The iPad has yet to really catch on in Japan, realm of hyper-specialized mobile devices that it is. Some people must be warming up to it, though. There are already game developers jumping on the bandwagon.
Today we have iPad-related goodness from two RPG developers. First is Hudson Soft, which has just released its iPad title, AR Monsters.
AR Monsters is all about battling and cataloging the game's 600-plus monster types, so in that respect it isn't setting any new ground. But in the gimmicks department, Hudson Soft has created something a bit different. In the screenshots you may notice what looks like real buildings in the background. AR Monsters makes use of both the iPad's GPS and its camera.
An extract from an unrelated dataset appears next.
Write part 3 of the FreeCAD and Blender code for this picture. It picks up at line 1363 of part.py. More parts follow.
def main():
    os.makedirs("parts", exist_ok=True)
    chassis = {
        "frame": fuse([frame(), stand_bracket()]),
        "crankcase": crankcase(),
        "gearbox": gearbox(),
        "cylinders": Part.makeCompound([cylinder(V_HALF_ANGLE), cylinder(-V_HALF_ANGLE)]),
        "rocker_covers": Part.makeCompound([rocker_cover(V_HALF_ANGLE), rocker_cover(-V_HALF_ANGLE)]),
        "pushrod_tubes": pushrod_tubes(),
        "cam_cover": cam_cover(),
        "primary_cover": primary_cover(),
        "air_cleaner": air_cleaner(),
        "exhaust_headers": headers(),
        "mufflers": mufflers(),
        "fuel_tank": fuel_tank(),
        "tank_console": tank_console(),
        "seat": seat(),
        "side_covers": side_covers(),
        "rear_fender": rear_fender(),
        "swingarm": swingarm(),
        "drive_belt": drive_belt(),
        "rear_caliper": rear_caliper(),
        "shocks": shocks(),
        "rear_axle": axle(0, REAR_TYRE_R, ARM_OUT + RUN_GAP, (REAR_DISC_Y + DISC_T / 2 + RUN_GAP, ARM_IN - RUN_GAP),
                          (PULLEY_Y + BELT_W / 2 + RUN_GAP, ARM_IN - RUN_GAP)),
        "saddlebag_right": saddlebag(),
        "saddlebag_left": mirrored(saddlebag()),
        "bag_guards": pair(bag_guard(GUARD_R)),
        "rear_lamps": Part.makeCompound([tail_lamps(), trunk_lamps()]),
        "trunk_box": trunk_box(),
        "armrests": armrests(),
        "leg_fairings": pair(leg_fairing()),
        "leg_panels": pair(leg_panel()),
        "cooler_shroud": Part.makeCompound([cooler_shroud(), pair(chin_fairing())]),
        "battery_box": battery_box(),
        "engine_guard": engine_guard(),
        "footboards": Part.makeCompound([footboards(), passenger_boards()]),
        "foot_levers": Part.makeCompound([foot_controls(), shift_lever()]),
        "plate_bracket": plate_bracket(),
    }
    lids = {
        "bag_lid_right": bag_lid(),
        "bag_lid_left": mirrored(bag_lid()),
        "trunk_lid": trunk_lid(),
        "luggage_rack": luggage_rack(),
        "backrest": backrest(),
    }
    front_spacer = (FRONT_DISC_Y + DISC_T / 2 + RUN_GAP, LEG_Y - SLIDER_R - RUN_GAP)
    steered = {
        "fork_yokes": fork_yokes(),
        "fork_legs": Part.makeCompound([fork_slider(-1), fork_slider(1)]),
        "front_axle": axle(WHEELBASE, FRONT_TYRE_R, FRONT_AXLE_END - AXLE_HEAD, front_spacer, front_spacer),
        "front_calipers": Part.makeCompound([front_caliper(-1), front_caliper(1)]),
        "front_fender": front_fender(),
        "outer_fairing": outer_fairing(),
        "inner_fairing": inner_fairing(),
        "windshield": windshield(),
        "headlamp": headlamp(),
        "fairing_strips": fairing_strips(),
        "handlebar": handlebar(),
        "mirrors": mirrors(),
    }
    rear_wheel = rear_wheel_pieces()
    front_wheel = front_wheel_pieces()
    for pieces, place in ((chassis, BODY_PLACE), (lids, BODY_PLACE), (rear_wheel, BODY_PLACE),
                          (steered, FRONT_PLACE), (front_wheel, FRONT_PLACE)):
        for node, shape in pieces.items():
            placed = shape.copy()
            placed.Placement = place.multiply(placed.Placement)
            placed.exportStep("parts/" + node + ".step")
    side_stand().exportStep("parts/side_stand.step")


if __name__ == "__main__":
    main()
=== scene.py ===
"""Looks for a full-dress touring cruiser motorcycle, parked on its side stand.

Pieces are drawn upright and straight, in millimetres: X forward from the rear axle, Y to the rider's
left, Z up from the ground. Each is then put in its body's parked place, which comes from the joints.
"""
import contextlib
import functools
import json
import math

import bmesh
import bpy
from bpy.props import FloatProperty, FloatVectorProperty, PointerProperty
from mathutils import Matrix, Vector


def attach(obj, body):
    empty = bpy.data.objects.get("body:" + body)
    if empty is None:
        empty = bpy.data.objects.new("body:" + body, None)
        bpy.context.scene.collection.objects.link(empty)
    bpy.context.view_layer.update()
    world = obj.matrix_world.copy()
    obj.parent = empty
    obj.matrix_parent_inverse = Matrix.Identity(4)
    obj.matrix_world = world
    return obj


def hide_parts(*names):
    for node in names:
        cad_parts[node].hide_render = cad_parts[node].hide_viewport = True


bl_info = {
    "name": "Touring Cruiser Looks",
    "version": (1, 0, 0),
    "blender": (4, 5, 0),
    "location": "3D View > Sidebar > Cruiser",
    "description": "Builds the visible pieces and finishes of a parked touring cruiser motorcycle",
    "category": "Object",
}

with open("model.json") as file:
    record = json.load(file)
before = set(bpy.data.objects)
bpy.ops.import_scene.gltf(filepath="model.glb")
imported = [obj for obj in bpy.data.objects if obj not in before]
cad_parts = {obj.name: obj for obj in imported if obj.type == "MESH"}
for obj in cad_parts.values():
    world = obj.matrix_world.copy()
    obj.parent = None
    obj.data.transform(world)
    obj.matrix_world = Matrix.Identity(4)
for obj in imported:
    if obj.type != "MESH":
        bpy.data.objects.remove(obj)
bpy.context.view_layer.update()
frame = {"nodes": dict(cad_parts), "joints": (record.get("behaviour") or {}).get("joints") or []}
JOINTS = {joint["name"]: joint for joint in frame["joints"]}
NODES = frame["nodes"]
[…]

Players must use the GPS to track down nearby monsters, then use the camera to reveal them at that location before battling.
The other developer to try its hand at the iPad this week is Gust, once again proving that Atelier games can fit on just about any platform. Technically it's not a full Atelier title, though. Instead, it looks like Gust has taken the desk-cleaning mini-game from Atelier Annie and turned it into an app.
I figure it's only a matter of time before Atelier Marie gets ported, though. It always is.
I just watched Gozilla vs. Mechagodzilla with my 7-year-old. Any insight into why an ancient Okinawan hero-monster would be called King Caesar? Ancient Sino-Roman international monster cross-breeding?
That's what we'd call a translation blooper made by someone who knows nothing about Okinawa. The Shiisa (also known as Siisa or Shi-shi) are the ugly dragon-tiger-dog thing statues that guard temples and homes in Okinawa. When it's spelled out in Japanese katakana, it looks identical to the word Caesar.
I'd like to say sorry to everyone who missed me last week. With E3 dominating the news, and little hope for more material in the coming week or two, I decided that it was better to skip a column. Almost everything in today's column was originally meant for last week, so you can see what I mean about pickings being a little slim. I was even going to write about an interesting non-RPG, but then Konami went and announced it at E3. Talk about surprises.